To get a better idea of what a high stringency score means, let’s look at Belgium. In March and April, Our World in Data gave Belgium a stringency score of 81. During this time Belgium issued a total border closure, stay-at-home orders, ban on public gatherings, cancellation of all public events, and school/workplace closures. Even though Belgium maintained this high stringency score into the summer, it currently has the highest COVID deaths per million. Some experts attribute Belgium’s high death toll to the lack of national cohesion when it came to implementing and following COVID guidelines.

Our World in Data shows Sweden’s government response stringency score has remained in the 50s and 60s throughout the course of the pandemic. What stands out is that Norway and Finland’s stringency scores were always lower than Sweden’s even though they suffered far fewer casualties. When people compare Sweden unfavorably to Finland and Norway they fail to note that the two countries were less restrictive.   

Finland and Norway had lower scores than Sweden during the spring and continued to have increasingly lower scores from May until now. During the summer and fall, Norway and Finland had stringency scores averaging around the 30s and 40s while Sweden maintained a score in the mid-to-high 50s. This means that even though Sweden was more “stringent” in its lockdown policy than Norway and Finland, it still suffered more deaths. 

Yet this doesn’t mean that there is a positive correlation between how stringent countries are and the number of lives lost to COVID. There are plenty of other factors that influence how COVID impacts a nation besides lockdown “stringency”. For example, Norway and Finland were able to forge a broad political consensus around their pandemic plans. Their plans remained consistent which avoided the confusion associated with switching policies. Also, Sweden’s mortality rates were higher compared to countries that were stricter with their lockdowns as well. While the data appears mixed and contradictory, one thing does seem clear: lockdowns may not be the solution.

As nations across the world move towards reimplementing restrictions, the path forward should not be a repeat of the spring. The lack of a significant relationship between lockdowns and a reduction in COVID deaths means we should not stumble into the same unintended consequences of the last lockdown by repeating the same mistakes. David Nabarro, the World Health Organization special envoy for COVID, stated that the way forward should be a “middle path,” that avoids massive lockdowns and focuses on building a more robust system of local testing and contact tracing.

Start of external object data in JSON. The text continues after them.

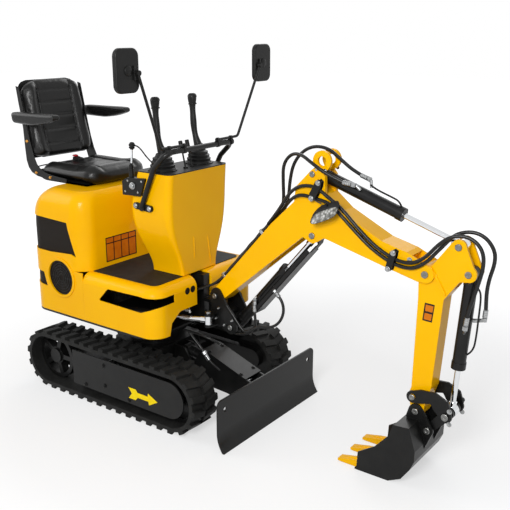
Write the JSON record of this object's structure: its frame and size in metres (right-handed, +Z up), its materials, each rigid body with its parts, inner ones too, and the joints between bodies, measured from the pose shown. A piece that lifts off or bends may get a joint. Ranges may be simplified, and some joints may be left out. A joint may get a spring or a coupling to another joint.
{
  "type": "mini excavator",
  "caption": "Compact tracked mini excavator with open seat, control console, mirrors, dozer blade and a hydraulic boom, stick and bucket.",
  "frame": {"origin": "on the ground under the middle of the parked machine's box", "axes": "+X forward, towards the blade and the digging arm; +Y to the operator's left; +Z up"},
  "size_m": [2.927, 1.276, 2.073],
  "materials": {
    "yellow_paint": "gloss",
    "black_paint": "semi-gloss",
    "belt_rubber": "matte",
    "rod_chrome": "polished",
    "seat_cover": "satin",
    "black_plastic": "matte",
    "mesh_steel": "matte",
    "engine_metal": "cast"
  },
  "bodies": {
    "undercarriage": {"track_frame": "black_paint", "track_guards": "black_paint", "track_left": "belt_rubber", "track_right": "belt_rubber", "sprockets": "black_paint", "idlers": "black_paint", "track_rollers": "black_paint", "drive_motors": "black_paint", "slew_bearing": "black_paint"},
    "blade": {"blade": "black_paint", "blade_cover": "black_paint"},
    "blade_barrel": {"blade_barrel": "black_paint"},
    "blade_rod": {"blade_rod": "rod_chrome"},
    "upper": {"deck_plate": "black_paint", "hood": "yellow_paint", "hood_grilles": "mesh_steel", "engine_block": "engine_metal", "valve_block": "black_paint", "front_cover": "yellow_paint", "floor_mat": "belt_rubber", "console": "yellow_paint", "console_top": "black_plastic", "joysticks": "black_plastic", "small_levers": "black_plastic", "handle_bar": "black_paint", "mirrors": "black_plastic", "control_box": "black_plastic", "seat_base": "black_paint", "seat_shell": "black_plastic", "seat_cushion": "seat_cover", "seat_back": "seat_cover", "armrests": "seat_cover"},
    "swing_barrel": {"swing_barrel": "black_paint"},
    "swing_rod": {"swing_rod": "rod_chrome"},
    "swing_post": {"swing_post": "black_paint"},
    "boom": {"boom": "yellow_paint", "work_lamp": "black_plastic"},
    "boom_barrel": {"boom_barrel": "black_paint"},
    "boom_rod": {"boom_rod": "rod_chrome"},
    "stick_barrel": {"stick_barrel": "black_paint"},
    "stick_rod": {"stick_rod": "rod_chrome"},
    "stick": {"stick": "yellow_paint"},
    "bucket_barrel": {"bucket_barrel": "black_paint"},
    "bucket_rod": {"bucket_rod": "rod_chrome"},
    "guide_links": {"guide_links": "black_paint"},
    "bucket_link": {"bucket_link": "black_paint"},
    "bucket": {"bucket": "black_paint", "bucket_teeth": "yellow_paint"}
  },
  "joints": [
    {"name": "slew", "type": "hinge", "parent": "undercarriage", "child": "upper", "pos_m": [-0.56, 0, 0.44], "axis": [0, 0, 1], "continuous": true},
    {"name": "blade_lift", "type": "hinge", "parent": "undercarriage", "child": "blade", "pos_m": [-0.23, 0, 0.17], "axis": [0, -1, 0], "range_deg": [-15, 20]},
    {"name": "blade_cylinder_pivot", "type": "hinge", "parent": "undercarriage", "child": "blade_barrel", "pos_m": [-0.31, 0, 0.29], "axis": [0, -1, 0], "range_deg": [-12.61, 16.48]},
    {"name": "blade_cylinder_stroke", "type": "slide", "parent": "blade_barrel", "child": "blade_rod", "axis": [0.9751, 0, -0.2216], "range_m": [-0.0387, 0.02977]},
    {"name": "boom_swing", "type": "hinge", "parent": "upper", "child": "swing_post", "pos_m": [-0.09, 0, 0.6], "axis": [0, 0, 1], "range_deg": [-50, 50]},
    {"name": "swing_cylinder_pivot", "type": "hinge", "parent": "upper", "child": "swing_barrel", "pos_m": [-0.57, -0.318, 0.575], "axis": [0, 0, 1], "range_deg": [-1.3, 1.3]},
    {"name": "swing_cylinder_stroke", "type": "slide", "parent": "swing_barrel", "child": "swing_rod", "axis": [0.9413, 0.3375, 0], "range_m": [-0.10874, 0.10874]},
    {"name": "boom_lift", "type": "hinge", "parent": "swing_post", "child": "boom", "pos_m": [-0.029, 0, 0.706], "axis": [0, -1, 0], "range_deg": [-65, 30]},
    {"name": "boom_cylinder_pivot", "type": "hinge", "parent": "swing_post", "child": "boom_barrel", "pos_m": [0.08, 0, 0.54], "axis": [0, -1, 0], "range_deg": [-66.3, 31.14]},
    {"name": "boom_cylinder_stroke", "type": "slide", "parent": "boom_barrel", "child": "boom_rod", "axis": [0.6463, 0, 0.7631], "range_m": [-0.20421, 0.09587]},
    {"name": "stick_crowd", "type": "hinge", "parent": "boom", "child": "stick", "pos_m": [1.221, 0, 1.064], "axis": [0, 1, 0], "range_deg": [-54, 40]},
    {"name": "stick_cylinder_pivot", "type": "hinge", "parent": "boom", "child": "stick_barrel", "pos_m": [0.595, 0, 1.469], "axis": [0, 1, 0], "range_deg": [-5.62, 4.42]},
    {"name": "stick_cylinder_stroke", "type": "slide", "parent": "stick_barrel", "child": "stick_rod", "axis": [0.9505, 0, -0.3107], "range_m": [-0.17953, 0.13376]},
    {"name": "bucket_curl", "type": "hinge", "parent": "stick", "child": "bucket", "pos_m": [1.216, 0, 0.361], "axis": [0, 1, 0], "range_deg": [-70, 60]},
    {"name": "guide_link_pivot", "type": "hinge", "parent": "stick", "child": "guide_links", "pos_m": [1.202, 0, 0.44], "axis": [0, 1, 0], "range_deg": [-46.03, 39.6]},
    {"name": "bucket_link_pivot", "type": "hinge", "parent": "bucket", "child": "bucket_link", "pos_m": [1.283, 0, 0.277], "axis": [0, 1, 0], "range_deg": [-33.9, 39.39]},
    {"name": "bucket_cylinder_pivot", "type": "hinge", "parent": "stick", "child": "bucket_barrel", "pos_m": [1.424, 0, 1.096], "axis": [0, 1, 0], "range_deg": [-2.53, 2.31]},
    {"name": "bucket_cylinder_stroke", "type": "slide", "parent": "bucket_barrel", "child": "bucket_rod", "axis": [-0.0687, 0, -0.9976], "range_m": [-0.13107, 0.11278]}
  ],
  "couplings": [
    {"joint": "blade_cylinder_pivot", "follows": "blade_lift", "ratio": 0.77415},
    {"joint": "blade_cylinder_stroke", "follows": "blade_lift", "m_per_rad": -0.10227},
    {"joint": "swing_cylinder_pivot", "follows": "boom_swing", "ratio": 0.00607},
    {"joint": "swing_cylinder_stroke", "follows": "boom_swing", "m_per_rad": 0.12117},
    {"joint": "boom_cylinder_pivot", "follows": "boom_lift", "ratio": 1.0046},
    {"joint": "boom_cylinder_stroke", "follows": "boom_lift", "m_per_rad": 0.17736},
    {"joint": "stick_cylinder_pivot", "follows": "stick_crowd", "ratio": 0.08552},
    {"joint": "stick_cylinder_stroke", "follows": "stick_crowd", "m_per_rad": 0.1873},
    {"joint": "guide_link_pivot", "follows": "bucket_curl", "ratio": 0.64331},
    {"joint": "bucket_link_pivot", "follows": "bucket_curl", "ratio": -0.54839},
    {"joint": "bucket_cylinder_pivot", "follows": "bucket_curl", "ratio": 0.02185},
    {"joint": "bucket_cylinder_stroke", "follows": "bucket_curl", "m_per_rad": 0.10483}
  ]
}
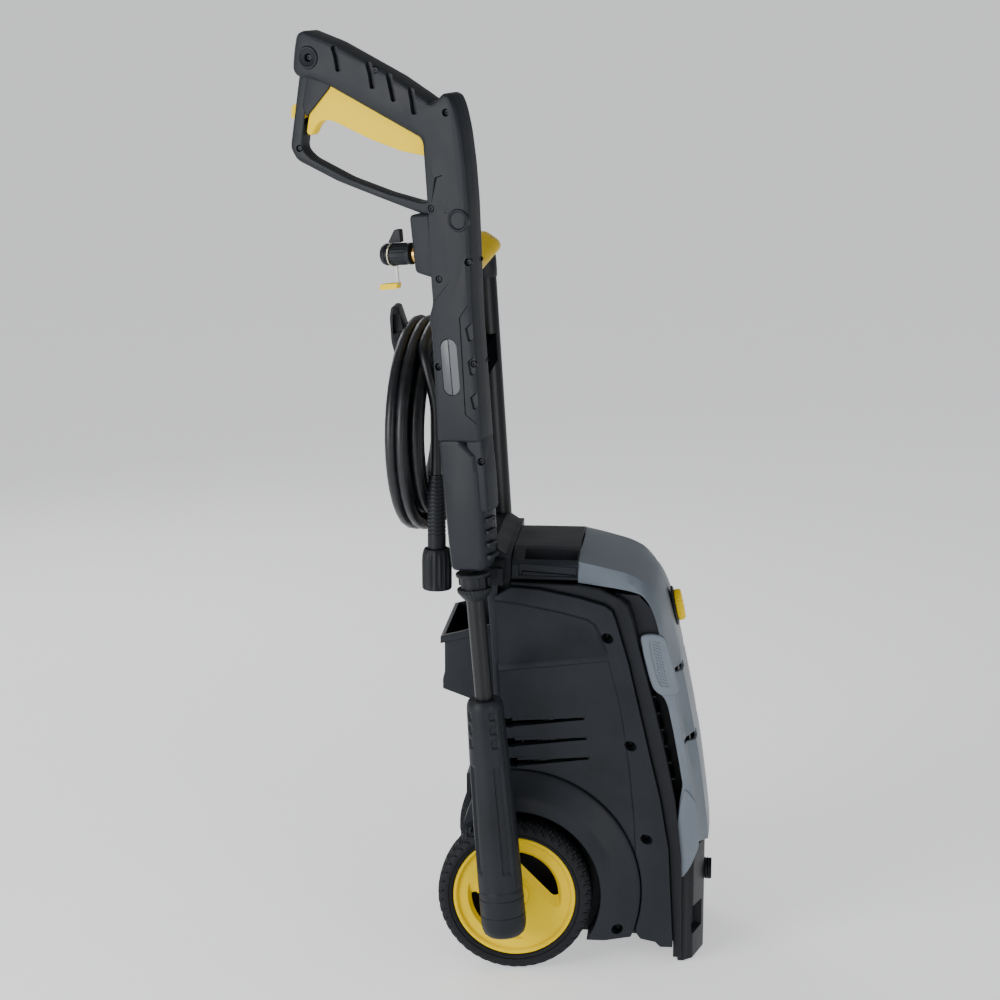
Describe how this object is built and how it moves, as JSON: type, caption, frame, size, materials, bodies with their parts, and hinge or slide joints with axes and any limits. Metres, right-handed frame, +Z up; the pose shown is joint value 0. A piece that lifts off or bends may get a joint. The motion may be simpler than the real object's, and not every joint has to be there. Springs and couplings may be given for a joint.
{
  "type": "pressure washer",
  "caption": "Upright electric pressure washer on wheels with a telescopic handle, rear hose hook, accessory bin, rotary switch and a trigger gun held in a side fork.",
  "frame": {"origin": "floor point under the middle of the machine, hose left out", "axes": "+X front with the switch and the inlet, +Y the left side, +Z up"},
  "size_m": [0.4122, 0.3042, 0.9263],
  "materials": {
    "black_plastic": "fine grained moulded plastic, charcoal",
    "grey_plastic": "satin moulded plastic, mid grey",
    "yellow_plastic": "smooth moulded plastic, warm yellow",
    "tyre": "hard moulded tread, matt",
    "rubber": "smooth hose cover, slightly glossy",
    "black_tube": "black powder coat",
    "steel": "turned",
    "brass": "turned",
    "cast_alloy": "cast"
  },
  "bodies": {
    "washer": {"front_frame": "black_plastic", "top_cap": "black_plastic", "right_side_shell": "black_plastic", "left_side_shell": "black_plastic", "right_wheel_arch": "black_plastic", "left_wheel_arch": "black_plastic", "rear_panel": "black_plastic", "base_tray": "black_plastic", "handle_mount": "black_plastic", "front_cover": "grey_plastic", "front_bumper": "black_plastic", "switch_bezel": "black_plastic", "switch_box": "black_plastic", "water_inlet": "black_plastic", "pressure_outlet": "brass", "mains_gland": "rubber", "accessory_bin": "black_plastic", "axle": "steel", "right_outer_tube": "black_tube", "left_outer_tube": "black_tube", "hook_bracket": "black_plastic", "hose_hook": "black_plastic", "hose_coil": "rubber", "hose_drop_right": "rubber", "hose_drop_left": "rubber", "hose_boot": "black_plastic", "hose_nut": "black_plastic", "hose_plug": "brass", "lance_holder": "black_plastic", "motor_can": "cast_alloy", "pump": "cast_alloy", "capacitor": "cast_alloy"},
    "right_wheel": {"right_tyre": "tyre", "right_wheel_disc": "yellow_plastic"},
    "left_wheel": {"left_tyre": "tyre", "left_wheel_disc": "yellow_plastic"},
    "handle": {"right_inner_tube": "black_tube", "left_inner_tube": "black_tube", "hand_grip": "yellow_plastic"},
    "knob": {"switch_knob": "yellow_plastic"},
    "rotor": {"motor_rotor": "steel", "swash_plate": "steel"},
    "gun": {"right_gun_shell": "black_plastic", "left_gun_shell": "black_plastic", "trigger_pin": "steel", "gun_valve": "brass", "gun_pipe": "steel", "gun_window": "grey_plastic", "inlet_stub": "brass", "inlet_coupler": "black_plastic", "coupler_tag": "yellow_plastic", "forearm_sleeve": "black_plastic", "bayonet_collar": "black_plastic", "lance_tube": "black_tube", "nozzle_body": "black_plastic"},
    "trigger": {"trigger": "yellow_plastic"},
    "trigger_lock": {"trigger_lock": "yellow_plastic"},
    "nozzle": {"nozzle_ring": "black_plastic"},
    "coupler_lever": {"coupler_lever": "black_plastic"}
  },
  "joints": [
    {"name": "right_wheel_spin", "type": "hinge", "parent": "washer", "child": "right_wheel", "pos_m": [0.00957, -0.07189, 0.0775], "axis": [0, 1, 0], "continuous": true},
    {"name": "left_wheel_spin", "type": "hinge", "parent": "washer", "child": "left_wheel", "pos_m": [0.00957, 0.13211, 0.0775], "axis": [0, 1, 0], "continuous": true},
    {"name": "handle_slide", "type": "slide", "parent": "washer", "child": "handle", "axis": [-0.0645, 0, 0.9979], "range_m": [0, 0.2]},
    {"name": "switch_turn", "type": "hinge", "parent": "washer", "child": "knob", "pos_m": [0.16217, 0.03011, 0.351], "axis": [0.9781, 0, 0.2081], "range_deg": [0, 90]},
    {"name": "rotor_spin", "type": "hinge", "parent": "washer", "child": "rotor", "pos_m": [0.05957, 0.03011, 0.26], "axis": [0, 0, 1], "continuous": true},
    {"name": "gun_release", "type": "slide", "parent": "washer", "child": "gun", "axis": [-0.3419, -0.9393, -0.0286], "range_m": [0, 0.12]},
    {"name": "trigger_squeeze", "type": "hinge", "parent": "gun", "child": "trigger", "pos_m": [-0.06275, -0.11789, 0.83316], "axis": [0.3419, 0.9393, 0.0286], "range_deg": [0, 6], "stiffness_Nm_per_rad": 1, "springref_deg": -5.73},
    {"name": "lock_turn", "type": "hinge", "parent": "gun", "child": "trigger_lock", "pos_m": [-0.19358, -0.07089, 0.85332], "axis": [-0.3419, -0.9393, -0.0286], "range_deg": [0, 20]},
    {"name": "nozzle_twist", "type": "hinge", "parent": "gun", "child": "nozzle", "pos_m": [0.00037, -0.11789, 0.0788], "axis": [-0.0834, 0, 0.9965], "range_deg": [-45, 45]},
    {"name": "coupler_lever_lift", "type": "hinge", "parent": "gun", "child": "coupler_lever", "pos_m": [-0.09632, -0.10263, 0.73301], "axis": [0.3419, 0.9393, 0.0286], "range_deg": [0, 20], "stiffness_Nm_per_rad": 0.05, "springref_deg": -5.73}
  ]
}
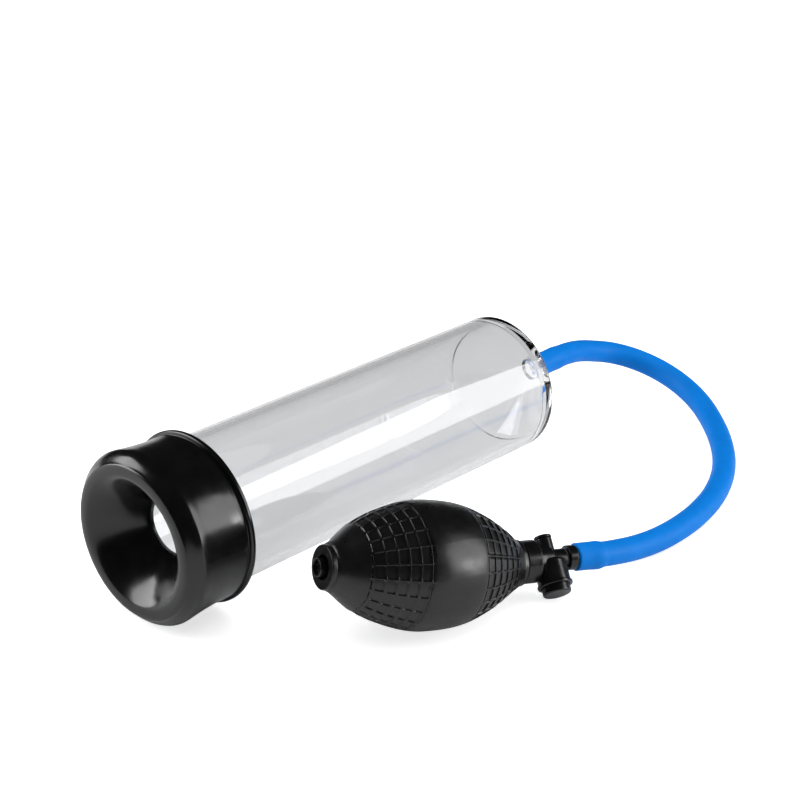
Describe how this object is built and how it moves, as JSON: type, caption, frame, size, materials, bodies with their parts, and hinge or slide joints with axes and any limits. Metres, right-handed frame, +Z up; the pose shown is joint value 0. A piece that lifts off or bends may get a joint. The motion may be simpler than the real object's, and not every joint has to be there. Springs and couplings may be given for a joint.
{
  "type": "hand vacuum pump",
  "caption": "Clear closed-end vacuum cylinder with a soft ring sleeve, fed by a hose from a ribbed squeeze bulb with check valves and a push-button release valve.",
  "frame": {"origin": "centre of the footprint of the pump without its hose, on the surface it lies on", "axes": "+X from the sleeve's mouth towards the cylinder's closed end, +Z up, -Y towards the squeeze bulb"},
  "size_m": [0.3012, 0.1492, 0.0699],
  "materials": {
    "clear_plastic": "clear, polished, injection moulded",
    "sleeve_rubber": "glossy soft elastomer",
    "blue_silicone": "satin silicone",
    "bulb_rubber": "satin moulded rubber with ribbed grip",
    "black_plastic": "semi-gloss moulded plastic",
    "seal_rubber": "matte",
    "spring_steel": "drawn wire"
  },
  "bodies": {
    "bulb_unit": {"bulb": "bulb_rubber", "tail_valve_body": "black_plastic", "tail_valve_retainer": "black_plastic", "tail_valve_spring": "spring_steel", "valve_body": "black_plastic", "intake_cage": "black_plastic", "intake_spring": "spring_steel", "barrel_cap": "black_plastic", "release_spring": "spring_steel", "hose_barb": "black_plastic", "barb_o_ring": "seal_rubber", "hose": "blue_silicone"},
    "cylinder": {"cylinder": "clear_plastic"},
    "sleeve": {"sleeve": "sleeve_rubber"},
    "release_valve": {"release_button": "black_plastic", "release_stem": "spring_steel", "release_seal": "seal_rubber"},
    "tail_disc": {"tail_valve_disc": "seal_rubber"},
    "intake_disc": {"intake_disc": "seal_rubber"}
  },
  "joints": [
    {"name": "cylinder_pull", "type": "slide", "parent": "bulb_unit", "child": "cylinder", "axis": [-0.9997, 0, 0.0262], "range_m": [0, 0.018]},
    {"name": "sleeve_pull", "type": "slide", "parent": "cylinder", "child": "sleeve", "axis": [-0.9997, 0, 0.0262], "range_m": [0, 0.03]},
    {"name": "release_press", "type": "slide", "parent": "bulb_unit", "child": "release_valve", "axis": [0.3705, 0.6609, 0.6526], "range_m": [0, 0.0022], "stiffness_N_per_m": 350, "springref_m": -0.003, "deforming": ["release_spring"]},
    {"name": "tail_valve_open", "type": "slide", "parent": "bulb_unit", "child": "tail_disc", "axis": [-0.917, 0.3158, 0.2436], "range_m": [0, 0.001], "stiffness_N_per_m": 20, "springref_m": -0.0005, "deforming": ["tail_valve_spring"]},
    {"name": "intake_open", "type": "slide", "parent": "bulb_unit", "child": "intake_disc", "axis": [-0.9153, 0.3791, 0.1357], "range_m": [0, 0.001], "stiffness_N_per_m": 20, "springref_m": -0.0005, "deforming": ["intake_spring"]}
  ]
}
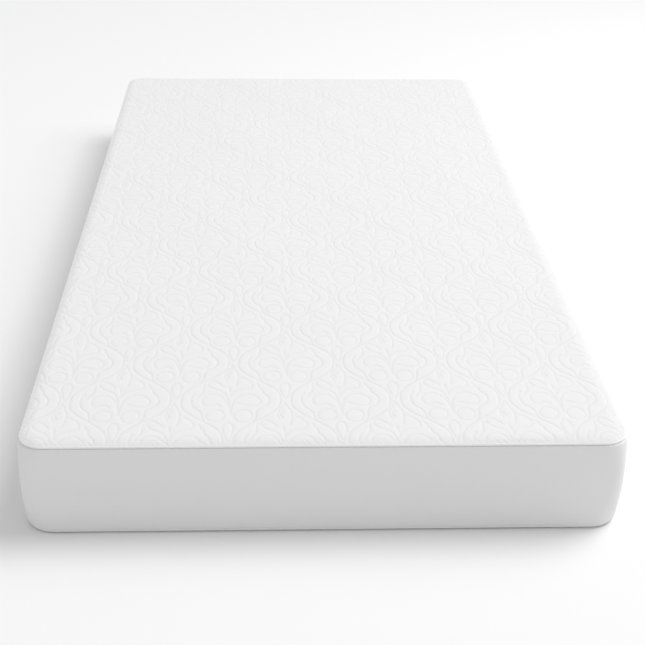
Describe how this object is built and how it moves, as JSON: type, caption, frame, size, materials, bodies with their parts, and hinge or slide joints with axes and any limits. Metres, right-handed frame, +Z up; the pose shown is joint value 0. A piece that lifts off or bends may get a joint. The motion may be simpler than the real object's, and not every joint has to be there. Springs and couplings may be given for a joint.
{
  "type": "memory foam mattress",
  "caption": "Rectangular foam mattress with a quilted top, piped edges, a plain border and a zip-off cover that closes at the head end.",
  "frame": {"origin": "bottom centre of the mattress, on the surface it lies on", "axes": "+Z up, +Y along the length to the head end with the zip, +X across, to the right of someone at the foot end who faces the head end"},
  "size_m": [1, 2, 0.174],
  "materials": {
    "quilt_knit": "matte",
    "border_knit": "matte",
    "base_knit": "matte",
    "bias_strip": "matte",
    "wadding": "matte",
    "non_woven": "matte",
    "laminate_foam": "matte",
    "sleeve_knit": "matte",
    "memory_foam": "matte",
    "support_foam": "matte",
    "zip_tape": "matte",
    "zip_nylon": "satin",
    "zip_metal": "satin",
    "label_satin": "satin"
  },
  "bodies": {
    "mattress": {"support_foam_core": "support_foam", "memory_foam_layer": "memory_foam", "inner_sleeve": "sleeve_knit", "top_panel_fabric": "quilt_knit", "top_panel_wadding": "wadding", "top_panel_backing": "non_woven", "top_piping_cover": "bias_strip", "top_piping_cord": "wadding", "bottom_piping_cover": "bias_strip", "bottom_piping_cord": "wadding", "border_fabric": "border_knit", "border_padding": "laminate_foam", "head_border_upper": "border_knit", "head_padding_upper": "laminate_foam", "head_border_lower": "border_knit", "head_padding_lower": "laminate_foam", "base_panel_fabric": "base_knit", "care_label": "label_satin", "zip_tape_upper": "zip_tape", "zip_tape_lower": "zip_tape", "zip_coil_upper": "zip_nylon", "zip_coil_lower": "zip_nylon", "zip_top_stop_upper": "zip_metal", "zip_top_stop_lower": "zip_metal", "zip_bottom_stop": "zip_metal", "zip_end_patch_closed": "zip_tape", "zip_end_patch_open": "zip_tape"},
    "slider": {"zip_slider": "zip_metal"},
    "pull": {"zip_pull": "zip_metal"}
  },
  "joints": [
    {"name": "zip_slide", "type": "slide", "parent": "mattress", "child": "slider", "axis": [1, 0, 0], "range_m": [0, 0.742]},
    {"name": "pull_hinge", "type": "hinge", "parent": "slider", "child": "pull", "pos_m": [-0.371, 0.99615, 0.045], "axis": [0, 0, 1], "range_deg": [0, 180]}
  ]
}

Furthermore, Nabarro stated the goal should be to simultaneously manage cases while keeping the economy functioning, not sacrificing one entirely for the other.

COVID-19 isn’t going away anytime soon. By shutting down our economy and communities we may be causing more harm than good in the long run. Another prolonged lockdown prevents us from recovering from the ruinous effects we’re still experiencing from the spring. The unclear success of mass lockdowns should serve as a cautionary tale for how we approach the long winter ahead of us.